__SUPPLIED INFORMATION__:
+ + + + +
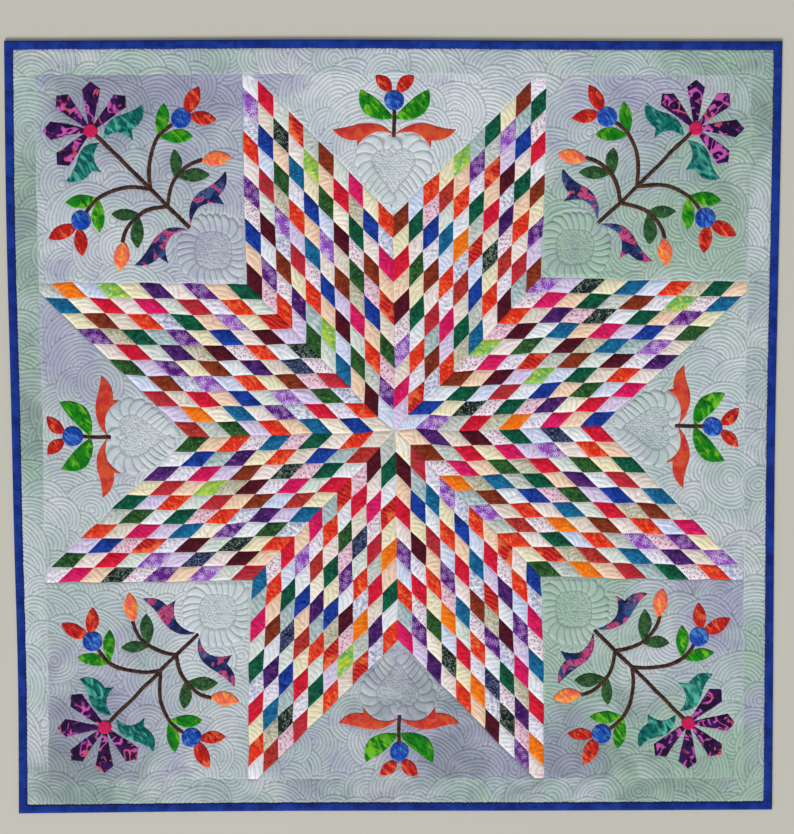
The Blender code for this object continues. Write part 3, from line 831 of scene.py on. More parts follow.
# Where the ground's dye took most strongly, as soft patches: how far each reaches, and its share
# of violet, of green and of dark.
DYE_COLUMNS = ("x", "y", "reach", "violet", "green", "dark")
PANEL_DYES = (
    (-500, 570, 90, 0.6, 0.0, 0.5),
    (-300, 560, 80, 0.7, 0.0, 0.4),
    (-290, 310, 75, 0.5, 0.0, -0.35),
    (-540, 310, 80, 0.25, 0.0, -0.6),
    (-440, -15, 90, 0.1, 0.0, -0.5),
    (0, 540, 170, 0.1, 0.0, -0.8),
    (400, 570, 110, 0.5, 0.0, 0.1),
    (290, 320, 80, 0.0, 0.85, 0.1),
    (500, 320, 90, 0.0, 0.7, 0.15),
    (560, 500, 90, 0.0, 0.6, 0.25),
    (560, 40, 100, 0.0, 0.1, -0.4),
    (545, -295, 60, 0.7, 0.0, 0.2),
    (320, -285, 80, 0.0, 0.8, -0.35),
    (280, -470, 60, 0.0, 0.7, 0.0),
    (285, -560, 55, 0.8, 0.0, 0.45),
    (400, -545, 70, 0.0, 0.7, 0.3),
    (550, -565, 55, 0.0, 1.0, 0.1),
    (120, -560, 75, 0.7, 0.0, 0.45),
    (-10, -460, 75, 0.3, 0.1, 0.35),
    (-150, -570, 80, 0.3, 0.0, -0.1),
    (-500, -500, 110, 0.6, 0.0, 0.2),
    (-590, -590, 90, 0.1, 0.2, 0.6),
    (-300, -320, 100, 0.0, 0.15, -0.65),
    (-560, 130, 80, 0.5, 0.0, 0.1),
    (-560, -130, 90, 0.0, 0.2, -0.2),
)
BORDER_DYES = (
    (-350, 630, 160, 0.2, 0.3, 0.1),
    (0, 630, 140, 0.2, 0.1, -0.5),
    (250, 630, 120, 0.1, 0.2, 0.0),
    (600, 560, 110, 0.0, 0.9, 0.45),
    (630, 200, 110, 0.3, 0.3, 0.0),
    (630, -100, 110, 0.2, 0.3, -0.1),
    (620, -370, 60, 0.0, 0.7, 0.0),
    (625, -480, 60, 0.5, 0.0, 0.1),
    (490, -625, 90, 0.0, 1.0, 0.4),
    (600, -620, 70, 0.0, 0.6, 0.0),
    (150, -630, 120, 0.2, 0.3, 0.3),
    (-150, -630, 120, 0.2, 0.0, 0.3),
    (-540, -640, 110, 0.0, 0.5, 0.6),
    (-630, -320, 150, 0.0, 0.1, -0.5),
    (-630, 0, 80, 0.0, 0.6, 0.6),
    (-630, 350, 150, 0.0, 0.7, 0.4),
)


def dye(places, rows):
    """Shares of violet, green and dark at places of the ground."""
    shares = np.zeros((3, len(places)))
    for row in rows:
        cloud = row_of(DYE_COLUMNS, row)
        away = places - (cloud["x"], cloud["y"])
        fade = np.exp(-(away**2).sum(1) / (2 * cloud["reach"] ** 2))
        shares += np.outer((cloud["violet"], cloud["green"], cloud["dark"]), fade)
    return dict(zip(("violet", "green", "dark"), shares))


def ground(node, slot, loop, material, fans, dyes, core=None, feathers=None, covers=()):
    """A piece of the dyed ground with its quilting raised in it: fans, and feathers round a core.
    The quilting fades at the covers, the outlines of what is sewn on."""
    corners = anticlockwise(loop)
    rim = stepped(corners, EDGE_STEP)
    row = inwards(rim, SEAM_ROW)
    row = row[distance(row, corners) > 0.9 * SEAM_ROW]
    rows = fans[boxed(fans[:, :2], corners)]
    if core is not None:
        plumes, outline = feathers
        clear = distance(rows[:, :2], outline, NEAR)
        far = distance(rows[:, :2], core, PLUME_WIDTH) > PLUME_SHARES[0] * PLUME_WIDTH
        rows[:, 2] *= np.clip((clear - PLUME_GAP) / PLUME_FADE, 0, 1)
        # Fans lose their painted shade next to a plume outline.
        rows[:, 3] *= clear > PLUME_FADE
        rows = rows[far & (clear > SEAM_ROW) & ~inside(rows[:, :2], outline)]
        clear = distance(plumes[:, :2], corners, NEAR)
        plumes[:, 2] *= np.clip((clear - PLUME_CLEAR) / PLUME_FADE, 0, 1)
        rows = np.concatenate((rows, plumes[clear > PLUME_CLEAR]))
    rows = rows[inside(rows[:, :2], corners)]
    rows = rows[distance(rows[:, :2], corners) > SEAM_CLEAR]
    rows = np.concatenate((rows, point_rows(row, *fan_lift(row, FAN_PITCH))))
    for cover in covers:
        clear = distance(rows[:, :2], cover, NEAR)
        within = inside(rows[:, :2], cover)
        rows[:, 2] *= np.where(within, 0, np.clip((clear - PATCH_GAP) / PATCH_FADE, 0, 1))
        rows = rows[~(within & (clear > PATCH_COVER))]
    out, faces = triangles(point_rows(rim, *fan_lift(rim, FAN_PITCH)), [], rows)
    places = out[:, :2]
    edge = hard_distance(places)
    points = laid(places, heights(out, edge, 0.0, RIDGE_RISE, soft_distance(places)))
    return dressed(
        node, slot, points, faces, [material], edge=edge, groove=out[:, 3], **dye(places, dyes)
    )


def clipped(loop, limit):
    """A convex loop cut off at |x| = limit and |y| = limit."""
    for axis, sign in ((0, 1), (0, -1), (1, 1), (1, -1)):
        kept = []
        for a, b in zip(loop, loop[1:] + loop[:1]):
            depth_a = limit - sign * a[axis]
            depth_b = limit - sign * b[axis]
            if depth_a >= 0:
                kept.append(a)
            if (depth_a > 0) != (depth_b > 0):
                share = depth_a / (depth_a - depth_b)
                kept.append(tuple(a[k] + share * (b[k] - a[k]) for k in (0, 1)))
        loop = kept
    return loop


STAR_OUTLINE = star_outline()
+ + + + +
__STATED EXERCISE__: Would you give the material above again, complete and exact?

__FULL SOLUTION__:
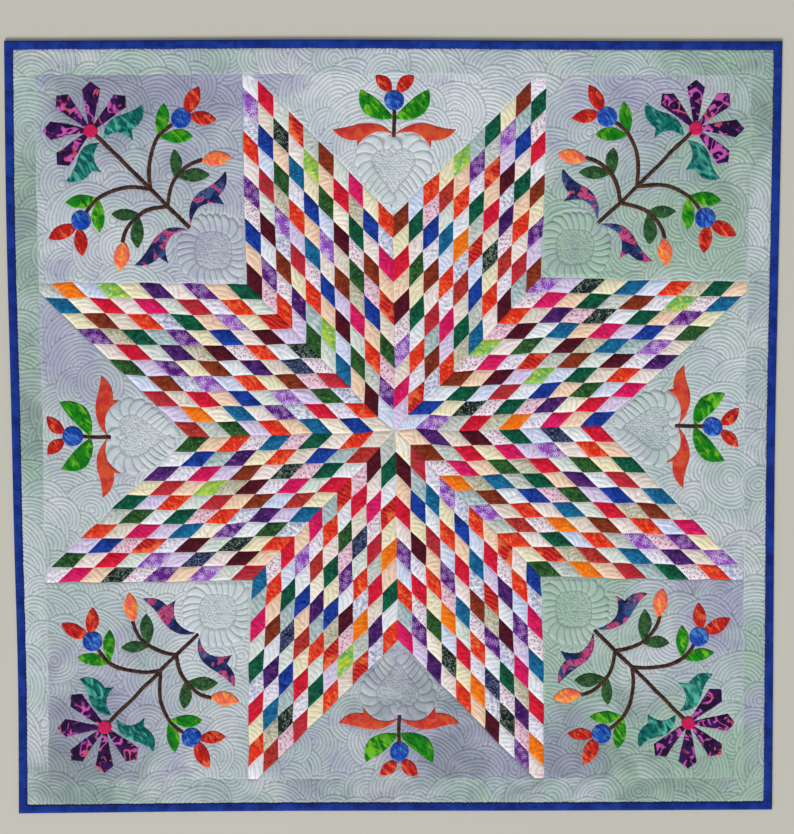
The Blender code for this object continues. Write part 3, from line 831 of scene.py on. More parts follow.
# Where the ground's dye took most strongly, as soft patches: how far each reaches, and its share
# of violet, of green and of dark.
DYE_COLUMNS = ("x", "y", "reach", "violet", "green", "dark")
PANEL_DYES = (
    (-500, 570, 90, 0.6, 0.0, 0.5),
    (-300, 560, 80, 0.7, 0.0, 0.4),
    (-290, 310, 75, 0.5, 0.0, -0.35),
    (-540, 310, 80, 0.25, 0.0, -0.6),
    (-440, -15, 90, 0.1, 0.0, -0.5),
    (0, 540, 170, 0.1, 0.0, -0.8),
    (400, 570, 110, 0.5, 0.0, 0.1),
    (290, 320, 80, 0.0, 0.85, 0.1),
    (500, 320, 90, 0.0, 0.7, 0.15),
    (560, 500, 90, 0.0, 0.6, 0.25),
    (560, 40, 100, 0.0, 0.1, -0.4),
    (545, -295, 60, 0.7, 0.0, 0.2),
    (320, -285, 80, 0.0, 0.8, -0.35),
    (280, -470, 60, 0.0, 0.7, 0.0),
    (285, -560, 55, 0.8, 0.0, 0.45),
    (400, -545, 70, 0.0, 0.7, 0.3),
    (550, -565, 55, 0.0, 1.0, 0.1),
    (120, -560, 75, 0.7, 0.0, 0.45),
    (-10, -460, 75, 0.3, 0.1, 0.35),
    (-150, -570, 80, 0.3, 0.0, -0.1),
    (-500, -500, 110, 0.6, 0.0, 0.2),
    (-590, -590, 90, 0.1, 0.2, 0.6),
    (-300, -320, 100, 0.0, 0.15, -0.65),
    (-560, 130, 80, 0.5, 0.0, 0.1),
    (-560, -130, 90, 0.0, 0.2, -0.2),
)
BORDER_DYES = (
    (-350, 630, 160, 0.2, 0.3, 0.1),
    (0, 630, 140, 0.2, 0.1, -0.5),
    (250, 630, 120, 0.1, 0.2, 0.0),
    (600, 560, 110, 0.0, 0.9, 0.45),
    (630, 200, 110, 0.3, 0.3, 0.0),
    (630, -100, 110, 0.2, 0.3, -0.1),
    (620, -370, 60, 0.0, 0.7, 0.0),
    (625, -480, 60, 0.5, 0.0, 0.1),
    (490, -625, 90, 0.0, 1.0, 0.4),
    (600, -620, 70, 0.0, 0.6, 0.0),
    (150, -630, 120, 0.2, 0.3, 0.3),
    (-150, -630, 120, 0.2, 0.0, 0.3),
    (-540, -640, 110, 0.0, 0.5, 0.6),
    (-630, -320, 150, 0.0, 0.1, -0.5),
    (-630, 0, 80, 0.0, 0.6, 0.6),
    (-630, 350, 150, 0.0, 0.7, 0.4),
)


def dye(places, rows):
    """Shares of violet, green and dark at places of the ground."""
    shares = np.zeros((3, len(places)))
    for row in rows:
        cloud = row_of(DYE_COLUMNS, row)
        away = places - (cloud["x"], cloud["y"])
        fade = np.exp(-(away**2).sum(1) / (2 * cloud["reach"] ** 2))
        shares += np.outer((cloud["violet"], cloud["green"], cloud["dark"]), fade)
    return dict(zip(("violet", "green", "dark"), shares))


def ground(node, slot, loop, material, fans, dyes, core=None, feathers=None, covers=()):
    """A piece of the dyed ground with its quilting raised in it: fans, and feathers round a core.
    The quilting fades at the covers, the outlines of what is sewn on."""
    corners = anticlockwise(loop)
    rim = stepped(corners, EDGE_STEP)
    row = inwards(rim, SEAM_ROW)
    row = row[distance(row, corners) > 0.9 * SEAM_ROW]
    rows = fans[boxed(fans[:, :2], corners)]
    if core is not None:
        plumes, outline = feathers
        clear = distance(rows[:, :2], outline, NEAR)
        far = distance(rows[:, :2], core, PLUME_WIDTH) > PLUME_SHARES[0] * PLUME_WIDTH
        rows[:, 2] *= np.clip((clear - PLUME_GAP) / PLUME_FADE, 0, 1)
        # Fans lose their painted shade next to a plume outline.
        rows[:, 3] *= clear > PLUME_FADE
        rows = rows[far & (clear > SEAM_ROW) & ~inside(rows[:, :2], outline)]
        clear = distance(plumes[:, :2], corners, NEAR)
        plumes[:, 2] *= np.clip((clear - PLUME_CLEAR) / PLUME_FADE, 0, 1)
        rows = np.concatenate((rows, plumes[clear > PLUME_CLEAR]))
    rows = rows[inside(rows[:, :2], corners)]
    rows = rows[distance(rows[:, :2], corners) > SEAM_CLEAR]
    rows = np.concatenate((rows, point_rows(row, *fan_lift(row, FAN_PITCH))))
    for cover in covers:
        clear = distance(rows[:, :2], cover, NEAR)
        within = inside(rows[:, :2], cover)
        rows[:, 2] *= np.where(within, 0, np.clip((clear - PATCH_GAP) / PATCH_FADE, 0, 1))
        rows = rows[~(within & (clear > PATCH_COVER))]
    out, faces = triangles(point_rows(rim, *fan_lift(rim, FAN_PITCH)), [], rows)
    places = out[:, :2]
    edge = hard_distance(places)
    points = laid(places, heights(out, edge, 0.0, RIDGE_RISE, soft_distance(places)))
    return dressed(
        node, slot, points, faces, [material], edge=edge, groove=out[:, 3], **dye(places, dyes)
    )


def clipped(loop, limit):
    """A convex loop cut off at |x| = limit and |y| = limit."""
    for axis, sign in ((0, 1), (0, -1), (1, 1), (1, -1)):
        kept = []
        for a, b in zip(loop, loop[1:] + loop[:1]):
            depth_a = limit - sign * a[axis]
            depth_b = limit - sign * b[axis]
            if depth_a >= 0:
                kept.append(a)
            if (depth_a > 0) != (depth_b > 0):
                share = depth_a / (depth_a - depth_b)
                kept.append(tuple(a[k] + share * (b[k] - a[k]) for k in (0, 1)))
        loop = kept
    return loop


STAR_OUTLINE = star_outline()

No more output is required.